■ Supplied material ■
------------------------------

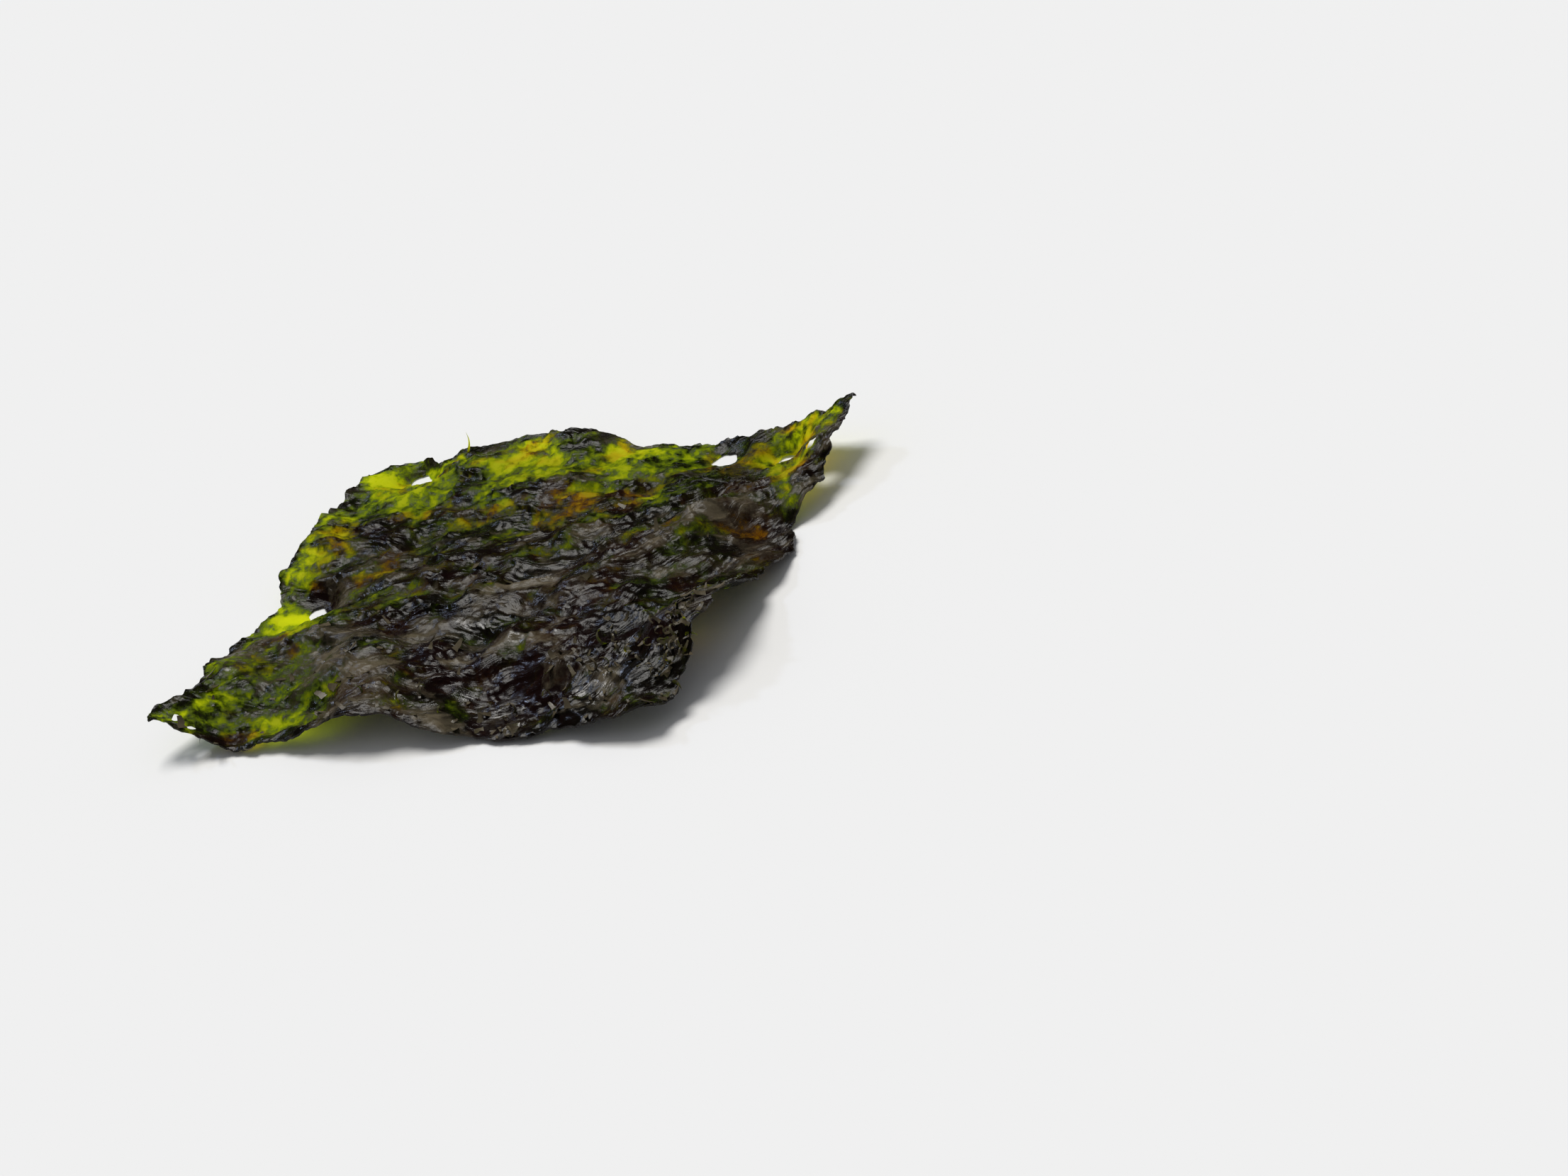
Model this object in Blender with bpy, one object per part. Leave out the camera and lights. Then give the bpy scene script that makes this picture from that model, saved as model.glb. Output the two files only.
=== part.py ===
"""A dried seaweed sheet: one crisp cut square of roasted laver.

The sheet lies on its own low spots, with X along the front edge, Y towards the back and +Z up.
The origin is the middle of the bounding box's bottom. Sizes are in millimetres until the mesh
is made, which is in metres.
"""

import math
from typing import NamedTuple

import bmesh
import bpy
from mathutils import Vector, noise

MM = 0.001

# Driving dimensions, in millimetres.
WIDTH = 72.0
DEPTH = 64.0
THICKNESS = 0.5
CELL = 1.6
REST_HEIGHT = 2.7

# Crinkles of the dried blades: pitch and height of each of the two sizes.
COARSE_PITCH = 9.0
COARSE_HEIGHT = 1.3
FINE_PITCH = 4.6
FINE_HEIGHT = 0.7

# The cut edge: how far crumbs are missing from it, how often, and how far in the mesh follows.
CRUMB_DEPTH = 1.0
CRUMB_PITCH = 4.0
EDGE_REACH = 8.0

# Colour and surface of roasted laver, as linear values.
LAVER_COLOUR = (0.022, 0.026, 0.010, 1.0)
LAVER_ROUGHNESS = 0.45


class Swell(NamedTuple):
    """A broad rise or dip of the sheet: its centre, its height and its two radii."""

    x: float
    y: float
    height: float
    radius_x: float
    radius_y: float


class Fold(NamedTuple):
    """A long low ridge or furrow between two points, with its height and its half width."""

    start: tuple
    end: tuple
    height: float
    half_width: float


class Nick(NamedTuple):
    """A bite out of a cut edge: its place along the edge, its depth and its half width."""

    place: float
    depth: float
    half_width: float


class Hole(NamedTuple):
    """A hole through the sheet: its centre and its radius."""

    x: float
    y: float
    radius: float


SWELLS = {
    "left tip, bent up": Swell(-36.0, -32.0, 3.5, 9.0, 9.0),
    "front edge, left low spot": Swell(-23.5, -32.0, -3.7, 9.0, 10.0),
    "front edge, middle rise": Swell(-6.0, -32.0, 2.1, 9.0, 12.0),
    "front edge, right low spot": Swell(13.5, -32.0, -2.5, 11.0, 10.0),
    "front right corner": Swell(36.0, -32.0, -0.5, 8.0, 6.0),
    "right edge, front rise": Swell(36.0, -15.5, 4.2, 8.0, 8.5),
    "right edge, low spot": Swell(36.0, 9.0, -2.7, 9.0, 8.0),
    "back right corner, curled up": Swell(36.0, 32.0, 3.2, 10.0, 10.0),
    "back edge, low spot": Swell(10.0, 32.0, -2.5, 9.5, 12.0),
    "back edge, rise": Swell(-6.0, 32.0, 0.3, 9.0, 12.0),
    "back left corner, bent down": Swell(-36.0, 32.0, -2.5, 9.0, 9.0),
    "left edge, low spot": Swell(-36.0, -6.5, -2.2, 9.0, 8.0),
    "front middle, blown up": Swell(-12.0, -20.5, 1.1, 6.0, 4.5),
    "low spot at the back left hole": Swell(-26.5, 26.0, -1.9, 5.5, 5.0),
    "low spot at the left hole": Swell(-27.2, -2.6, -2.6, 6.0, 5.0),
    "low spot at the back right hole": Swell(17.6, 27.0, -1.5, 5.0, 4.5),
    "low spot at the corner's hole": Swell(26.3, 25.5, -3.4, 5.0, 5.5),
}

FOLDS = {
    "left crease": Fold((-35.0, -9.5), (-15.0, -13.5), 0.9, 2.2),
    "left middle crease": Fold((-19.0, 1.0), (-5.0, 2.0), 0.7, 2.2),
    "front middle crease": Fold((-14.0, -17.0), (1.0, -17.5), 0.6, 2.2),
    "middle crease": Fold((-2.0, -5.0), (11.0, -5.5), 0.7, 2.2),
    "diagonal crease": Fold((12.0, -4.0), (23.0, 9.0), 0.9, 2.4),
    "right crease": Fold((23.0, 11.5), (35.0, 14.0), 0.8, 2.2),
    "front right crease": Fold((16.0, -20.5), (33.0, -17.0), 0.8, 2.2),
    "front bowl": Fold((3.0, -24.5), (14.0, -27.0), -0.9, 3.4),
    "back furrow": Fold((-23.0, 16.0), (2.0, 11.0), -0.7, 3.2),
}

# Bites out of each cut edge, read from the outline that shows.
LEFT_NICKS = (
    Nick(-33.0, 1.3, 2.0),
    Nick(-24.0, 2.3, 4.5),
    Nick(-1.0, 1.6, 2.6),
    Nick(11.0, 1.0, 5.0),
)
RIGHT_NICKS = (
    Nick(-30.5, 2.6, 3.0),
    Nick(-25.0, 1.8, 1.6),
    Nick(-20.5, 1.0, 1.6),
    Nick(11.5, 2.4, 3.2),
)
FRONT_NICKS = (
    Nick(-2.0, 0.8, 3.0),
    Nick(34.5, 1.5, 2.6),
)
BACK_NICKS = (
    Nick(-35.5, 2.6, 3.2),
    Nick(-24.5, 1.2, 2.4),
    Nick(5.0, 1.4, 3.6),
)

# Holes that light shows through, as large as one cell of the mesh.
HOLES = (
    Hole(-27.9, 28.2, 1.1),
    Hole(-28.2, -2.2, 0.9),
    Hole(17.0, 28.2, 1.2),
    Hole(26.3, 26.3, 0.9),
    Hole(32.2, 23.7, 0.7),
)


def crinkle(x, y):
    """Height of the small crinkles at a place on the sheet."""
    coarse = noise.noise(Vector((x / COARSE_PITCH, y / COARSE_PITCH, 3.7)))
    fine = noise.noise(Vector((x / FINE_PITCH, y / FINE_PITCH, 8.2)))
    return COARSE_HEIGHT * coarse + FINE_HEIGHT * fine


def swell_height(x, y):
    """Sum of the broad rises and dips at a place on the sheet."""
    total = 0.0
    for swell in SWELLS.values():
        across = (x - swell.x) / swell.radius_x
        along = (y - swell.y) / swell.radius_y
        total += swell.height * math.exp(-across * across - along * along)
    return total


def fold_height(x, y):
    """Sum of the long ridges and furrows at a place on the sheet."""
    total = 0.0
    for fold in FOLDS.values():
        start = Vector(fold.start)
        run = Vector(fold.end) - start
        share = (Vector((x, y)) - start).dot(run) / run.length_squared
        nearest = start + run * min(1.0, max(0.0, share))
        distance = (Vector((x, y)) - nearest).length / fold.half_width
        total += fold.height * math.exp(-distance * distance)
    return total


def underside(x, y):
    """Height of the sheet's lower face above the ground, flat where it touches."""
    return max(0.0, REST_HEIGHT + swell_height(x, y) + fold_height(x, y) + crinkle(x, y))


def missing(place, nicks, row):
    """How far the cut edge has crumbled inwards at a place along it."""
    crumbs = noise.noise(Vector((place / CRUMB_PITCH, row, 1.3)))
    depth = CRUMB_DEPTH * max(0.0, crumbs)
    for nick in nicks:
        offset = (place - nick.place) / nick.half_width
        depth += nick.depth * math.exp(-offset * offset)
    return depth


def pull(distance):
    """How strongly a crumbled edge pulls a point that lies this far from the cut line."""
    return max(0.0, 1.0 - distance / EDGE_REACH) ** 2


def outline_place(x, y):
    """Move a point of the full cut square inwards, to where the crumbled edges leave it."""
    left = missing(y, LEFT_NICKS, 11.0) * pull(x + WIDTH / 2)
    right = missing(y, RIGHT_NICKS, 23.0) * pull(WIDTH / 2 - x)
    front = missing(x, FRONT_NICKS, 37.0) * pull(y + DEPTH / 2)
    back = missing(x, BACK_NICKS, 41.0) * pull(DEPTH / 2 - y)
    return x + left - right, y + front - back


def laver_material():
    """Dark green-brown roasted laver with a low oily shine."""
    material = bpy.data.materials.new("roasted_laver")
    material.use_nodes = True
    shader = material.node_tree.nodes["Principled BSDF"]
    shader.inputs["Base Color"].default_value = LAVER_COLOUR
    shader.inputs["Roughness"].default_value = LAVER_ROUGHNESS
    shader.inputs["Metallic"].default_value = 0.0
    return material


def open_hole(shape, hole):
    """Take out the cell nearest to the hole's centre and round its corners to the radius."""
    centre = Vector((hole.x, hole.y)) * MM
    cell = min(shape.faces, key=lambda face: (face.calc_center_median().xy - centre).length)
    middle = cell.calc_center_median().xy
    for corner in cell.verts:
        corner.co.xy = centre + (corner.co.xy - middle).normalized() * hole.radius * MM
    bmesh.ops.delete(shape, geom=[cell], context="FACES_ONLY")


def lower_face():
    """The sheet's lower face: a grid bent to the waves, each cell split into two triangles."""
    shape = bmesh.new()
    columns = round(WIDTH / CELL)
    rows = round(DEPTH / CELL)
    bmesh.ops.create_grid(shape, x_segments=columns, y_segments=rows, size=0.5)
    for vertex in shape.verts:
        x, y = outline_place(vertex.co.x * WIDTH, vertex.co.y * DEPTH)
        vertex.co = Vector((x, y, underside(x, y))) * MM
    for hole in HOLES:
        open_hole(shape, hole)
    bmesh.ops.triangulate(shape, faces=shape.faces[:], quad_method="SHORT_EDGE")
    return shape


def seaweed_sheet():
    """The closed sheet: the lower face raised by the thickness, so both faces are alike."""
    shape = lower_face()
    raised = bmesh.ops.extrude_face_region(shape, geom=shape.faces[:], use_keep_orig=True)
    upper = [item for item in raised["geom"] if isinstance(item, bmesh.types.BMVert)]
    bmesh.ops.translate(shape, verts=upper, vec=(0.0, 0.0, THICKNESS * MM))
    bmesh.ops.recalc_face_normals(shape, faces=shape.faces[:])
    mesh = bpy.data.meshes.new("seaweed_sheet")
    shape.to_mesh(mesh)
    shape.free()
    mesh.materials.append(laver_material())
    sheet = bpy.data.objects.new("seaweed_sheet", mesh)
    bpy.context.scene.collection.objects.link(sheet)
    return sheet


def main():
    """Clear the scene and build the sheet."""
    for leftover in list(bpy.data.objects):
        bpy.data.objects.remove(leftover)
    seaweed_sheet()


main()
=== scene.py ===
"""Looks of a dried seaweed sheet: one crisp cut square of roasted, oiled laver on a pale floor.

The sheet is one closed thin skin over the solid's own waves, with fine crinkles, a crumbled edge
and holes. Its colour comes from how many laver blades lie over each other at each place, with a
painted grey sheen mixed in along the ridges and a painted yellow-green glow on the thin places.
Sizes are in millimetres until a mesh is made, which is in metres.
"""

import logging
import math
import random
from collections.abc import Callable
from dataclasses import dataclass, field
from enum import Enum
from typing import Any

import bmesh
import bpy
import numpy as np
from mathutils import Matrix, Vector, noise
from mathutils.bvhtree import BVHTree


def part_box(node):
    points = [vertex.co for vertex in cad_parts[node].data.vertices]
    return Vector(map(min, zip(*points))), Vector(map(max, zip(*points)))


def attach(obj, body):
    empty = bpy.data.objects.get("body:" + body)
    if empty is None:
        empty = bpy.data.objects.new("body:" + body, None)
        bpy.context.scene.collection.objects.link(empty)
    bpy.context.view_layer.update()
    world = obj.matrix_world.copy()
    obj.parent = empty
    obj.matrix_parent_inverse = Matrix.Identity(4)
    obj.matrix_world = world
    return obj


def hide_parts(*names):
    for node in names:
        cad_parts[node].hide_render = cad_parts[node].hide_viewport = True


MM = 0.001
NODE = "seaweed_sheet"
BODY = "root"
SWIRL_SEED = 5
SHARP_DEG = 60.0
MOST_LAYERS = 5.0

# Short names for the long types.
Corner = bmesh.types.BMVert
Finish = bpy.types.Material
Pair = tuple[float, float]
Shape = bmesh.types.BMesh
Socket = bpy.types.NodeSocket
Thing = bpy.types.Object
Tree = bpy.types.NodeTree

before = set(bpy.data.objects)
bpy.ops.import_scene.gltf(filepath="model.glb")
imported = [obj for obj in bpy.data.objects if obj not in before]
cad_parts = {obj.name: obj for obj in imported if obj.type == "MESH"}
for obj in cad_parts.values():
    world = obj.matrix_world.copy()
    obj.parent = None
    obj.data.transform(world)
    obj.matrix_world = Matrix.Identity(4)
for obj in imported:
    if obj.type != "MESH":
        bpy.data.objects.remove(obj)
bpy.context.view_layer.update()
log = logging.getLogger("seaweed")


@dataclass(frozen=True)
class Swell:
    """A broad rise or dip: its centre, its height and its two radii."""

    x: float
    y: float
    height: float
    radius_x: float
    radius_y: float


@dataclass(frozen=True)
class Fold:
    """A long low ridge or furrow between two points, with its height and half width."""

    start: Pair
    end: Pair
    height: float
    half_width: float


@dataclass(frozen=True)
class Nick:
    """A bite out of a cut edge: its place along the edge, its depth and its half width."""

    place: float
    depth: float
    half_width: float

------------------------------

■ Exercise instructions ■
Retype precisely, and only, the span of lines that opens at the line containing "return sheet" and closes at the line containing "zip(*points))), Vector(map(max, zip(*points)))", both inclusive.

■ Solution to the exercise ■
    return sheet


def main():
    """Clear the scene and build the sheet."""
    for leftover in list(bpy.data.objects):
        bpy.data.objects.remove(leftover)
    seaweed_sheet()


main()
=== scene.py ===
"""Looks of a dried seaweed sheet: one crisp cut square of roasted, oiled laver on a pale floor.

The sheet is one closed thin skin over the solid's own waves, with fine crinkles, a crumbled edge
and holes. Its colour comes from how many laver blades lie over each other at each place, with a
painted grey sheen mixed in along the ridges and a painted yellow-green glow on the thin places.
Sizes are in millimetres until a mesh is made, which is in metres.
"""

import logging
import math
import random
from collections.abc import Callable
from dataclasses import dataclass, field
from enum import Enum
from typing import Any

import bmesh
import bpy
import numpy as np
from mathutils import Matrix, Vector, noise
from mathutils.bvhtree import BVHTree


def part_box(node):
    points = [vertex.co for vertex in cad_parts[node].data.vertices]
    return Vector(map(min, zip(*points))), Vector(map(max, zip(*points)))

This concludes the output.